L’affaire concernait un débiteur qui avait été condamné à payer le solde débiteur d’un compte détenu dans une banque. Celle-ci devait céder ultérieurement sa créance à une société.
Cette dernière a fait pratiquer des mesures d’exécution forcée à l’encontre du débiteur qui a saisi le juge de l’exécution compétent d’une demande de mainlevée.
La Cour d’appel saisie de ce litige avait constaté que la société cessionnaire avait remis au débiteur, lors d’une audience devant le juge de l’exécution, des conclusions comprenant copie de l’acte authentique de cession et en avait déduit que cette remise équivalait à une signification au débiteur auquel la cession était dès lors devenu opposable.
Cette Cour d’appel avait en conséquence débouté le débiteur de sa demande de mainlevée.
La Cour de cassation a approuvé ce raisonnement en rejetant le pourvoi formé par le débiteur saisi.
Cette décision nous apparaît surprenante et très critiquable.
En effet, si l’on peut admettre que la remise de conclusions auxquelles sont jointes un acte de cession de créance est susceptible de valoir signification de cession de créance et partant de rendre opposable cette cession au débiteur saisi, cette signification est nécessairement intervenue postérieurement à la voie d’exécution dont il est demandé mainlevée.
Or, l’article L 111-2 du code des procédures civiles d’exécution dispose que « Le créancier muni d’un titre exécutoire constatant une créance liquide et exigible peut en poursuivre l’exécution forcée sur les biens de son débiteur dans les conditions propres à chaque mesure d’exécution ».
Il résulte de ce texte que le créancier qui engage une voie d’exécution doit disposer d’un titre exécutoire à la date où il l’engage.
Or, l’article 1324 du code civil dispose que « la cession n’est opposable au débiteur, s’il n’y a déjà consenti, que si elle lui a été notifiée ou s’il en a pris acte ».
A notre sens, la combinaison de ces deux articles implique qu’un créancier qui a obtenu cette qualité en vertu d’une cession de créance ne peut engager valablement une voie d’exécution qu’après avoir rendu celle-ci opposable au débiteur cédé et donc après la lui avoir notifiée.
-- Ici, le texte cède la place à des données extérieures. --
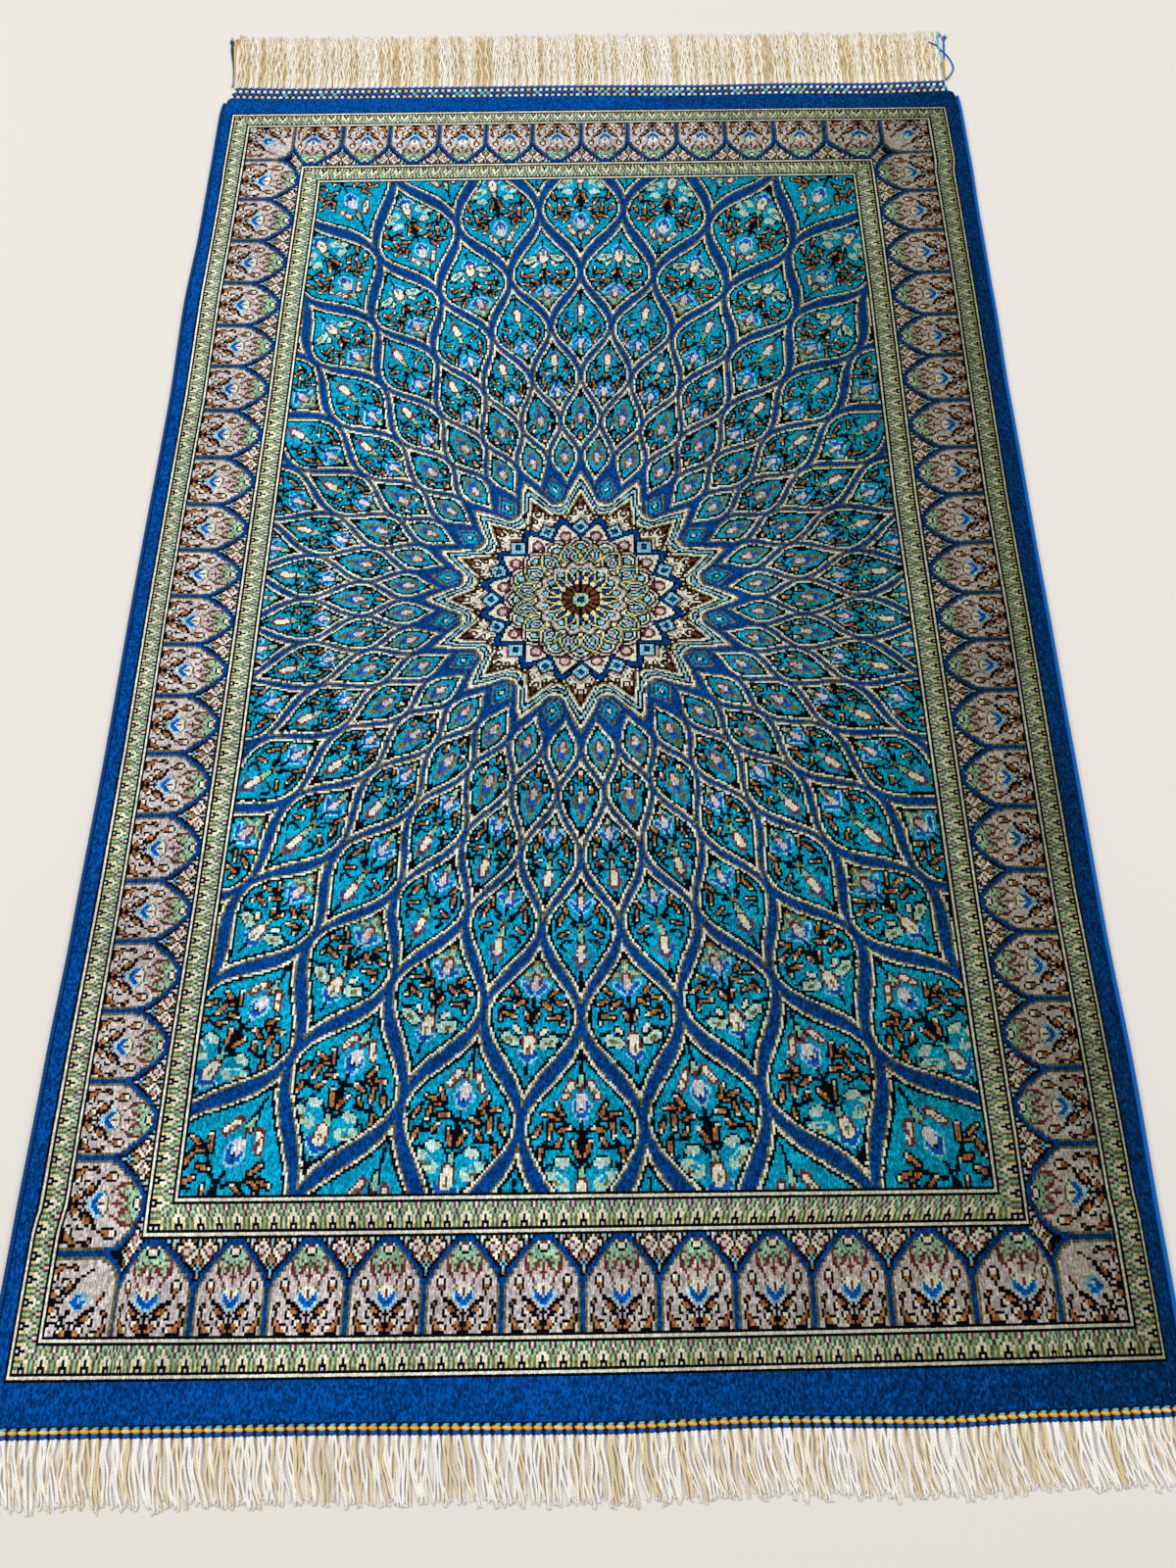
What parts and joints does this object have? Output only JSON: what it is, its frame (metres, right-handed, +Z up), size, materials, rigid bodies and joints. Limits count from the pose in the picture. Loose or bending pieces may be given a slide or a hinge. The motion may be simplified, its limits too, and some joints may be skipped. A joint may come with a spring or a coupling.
{
  "type": "persian rug",
  "caption": "Flat hand-knotted silk rug with a radiating dome-lattice field, arched border, overcast edges, twined end bands and fringes, to lie on a floor.",
  "frame": {"origin": "on the floor, under the middle of the rug's bounding box, fringes included", "axes": "+Y along the rug to its far end, which has the longer fringe; +X across it; +Z up, out of the pile"},
  "size_m": [0.6164, 1.0726, 0.0042],
  "materials": {
    "pile_silk": "cut silk pile, knotted in a pattern",
    "edge_silk": "overcast silk",
    "band_yarn": "twined silk yarns",
    "warp_cotton": "loose twisted warp ends",
    "tail_silk": "loose silk yarn"
  },
  "bodies": {
    "root": {"pile": "pile_silk", "selvedge_left": "edge_silk", "selvedge_right": "edge_silk", "end_band_far": "band_yarn", "end_band_near": "band_yarn", "fringe_far": "warp_cotton", "fringe_near": "warp_cotton", "yarn_tails_left": "tail_silk", "yarn_tails_right": "tail_silk"}
  },
  "joints": []
}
La Cour de cessation semble, par cet arrêt, permettre une signification ou notification postérieurement à l’engagement d’une voie d’exécution, ce qui suppose que la notification de cession de créance rende opposable cette cession au débiteur cédé avec effet rétroactif.
Cet effet rétroactif de la notification de cession de créance au débiteur cédé nous apparaît contraire à la lettre et à l’esprit de l’article 1324 du code civil qui subordonne l’opposabilité de la cession de créance à sa notification.